In your poem, include at least fourteen of the following items: a statistic, a dish eaten cold, three forms of heat, a smell you can't forget, a line from a movie, something out of a textbook, two things you wish you had said, a reference to an aunt or uncle, some kind of moving vehicle, two words beginning with R and ending with "-ion", a stage direction, two distinct hours of the day, an historical figure, an adhesive, an animal only seen up close in the zoo, a slang expression ("call it quits," for example), something really bad that you did, something that undermines or negates everything else you've said.

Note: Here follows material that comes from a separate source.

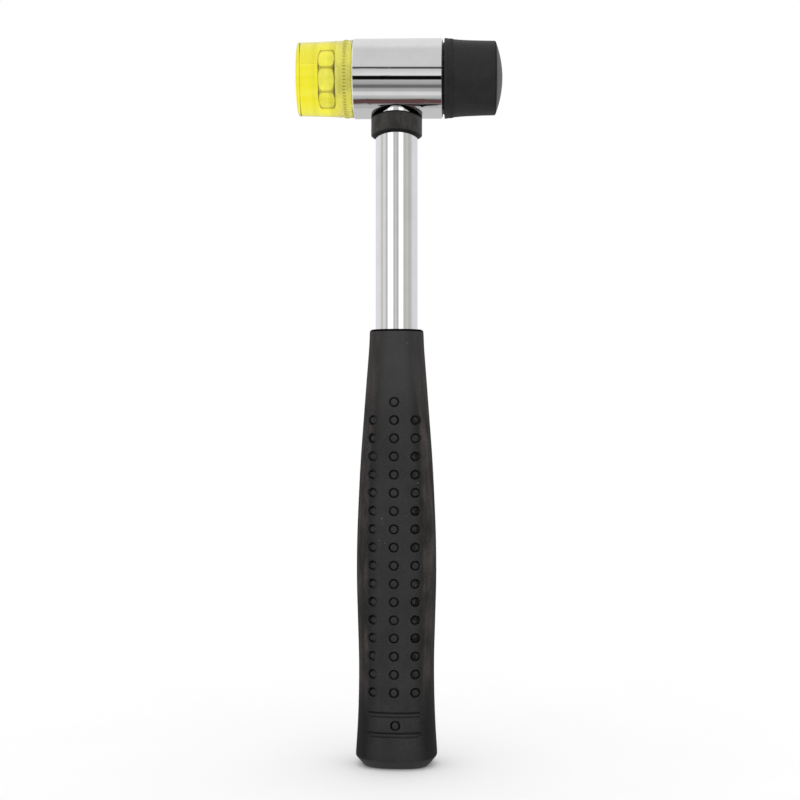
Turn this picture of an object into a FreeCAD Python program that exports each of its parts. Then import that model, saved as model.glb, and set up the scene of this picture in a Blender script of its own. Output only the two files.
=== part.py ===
import FreeCAD, Part
import math
import os

# Two-faced soft mallet: chromed steel head on a steel tube handle with a rubber grip.
# One clear plastic face and one rubber face are screwed into the two ends of the head, each on
# an M8 stud that is held by a hexagon nut moulded into the face. Millimetres. The handle's axis
# is Z with the head on top, the head's axis is X, and the origin is the centre of the flat butt.

# ---------------------------------------------------------------- driving dimensions
TUBE_R = 8.0                    # handle tube, 16 mm outside
TUBE_WALL = 1.5
TUBE_BOTTOM_Z = 4.5             # the tube stands on the closed floor of the grip

HEAD_R = 15.0                   # head barrel, 30 mm bar
HEAD_HALF_LENGTH = 17.0
HEAD_OFFSET = 0.6               # the bar's middle stands this far to +X of the handle's axis
HEAD_EDGE_CHAMFER = 0.5
HEAD_Z = 260.6                  # height of the head's axis
TUBE_SOCKET_TOP_Z = 270.0       # blind radial socket for the tube
SOCKET_END_GAP = 0.4
SOCKET_CHAMFER = 1.0            # eased mouth of the socket, round the tube

COLLAR_R = 9.7                  # soft ring pushed up against the head
COLLAR_HEIGHT = 7.6
COLLAR_SADDLE_R = 34.0          # the ring is arched fore and aft to follow the round head
COLLAR_CHAMFER = 0.8

THREAD_R = 4.0                  # M8 stud
THREAD_PITCH = 1.25
THREAD_DEPTH = 0.68
THREAD_TURNS_IN_HEAD = 6
THREAD_CLEARANCE = 0.1          # plain holes stand for the tapped ones, this much larger
TAPPED_HOLE_DEPTH = 7.8
STUD_SHOULDER_R = 4.75
STUD_SHOULDER_THICKNESS = 1.3
STUD_END_CHAMFER = 0.7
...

Such a big part of my life
I can’t just quit cold turkey.
I want to get out of here, take a car
And drive past midnight
Sleep in until 2 in the afternoon

And they’ll say “Sorry for ending the world”
Well, not the world. My world.
I don’t want to go,
But I can’t be free here.
Like a polar bear, looking so content
But restricted to the confines of his cage.

Do I continue or move on?
Will I never again be told,
“Watch all your firsts,” or “Exit stage left”?
The sweltering heat of thirty bodies backstage
And the scorch of the stage lights.

Will I now only be warm in the sun?
In the sun I only freckle or burn, so
The smell of sunscreen is a familiar one
That reminds me of the summer I long for.

I can stay here and rebel
(In my own, unrebellious way)
Chew gum in class, and when they tell me
To throw it out, I’ll stick it in my textbook,
Binding the monotonous pages together.

But once I’m gone, I’ll want to come back.
I’ll wish I could’ve thanked those who helped me
Or given a big ol’ “FUCK YOU” to the ones I hate.
I can’t just let it go.

Aunt Olivia says she’s proud
When she doesn’t care about this, about me.
And I’ll miss the words of Shakespeare,
Bringing meaning to what others deem gibberish.
But they don’t understand.
I won’t have to let it go completely.
I’ll give this a shot.
I can duct tape my life together:
The new, and the old.

Hopefully you enjoyed it!  Now that my life isn't consumed with rehearsals and performances, I might actually post every day in these last few days of BEDA.  Maybe.

One month and three days until graduation!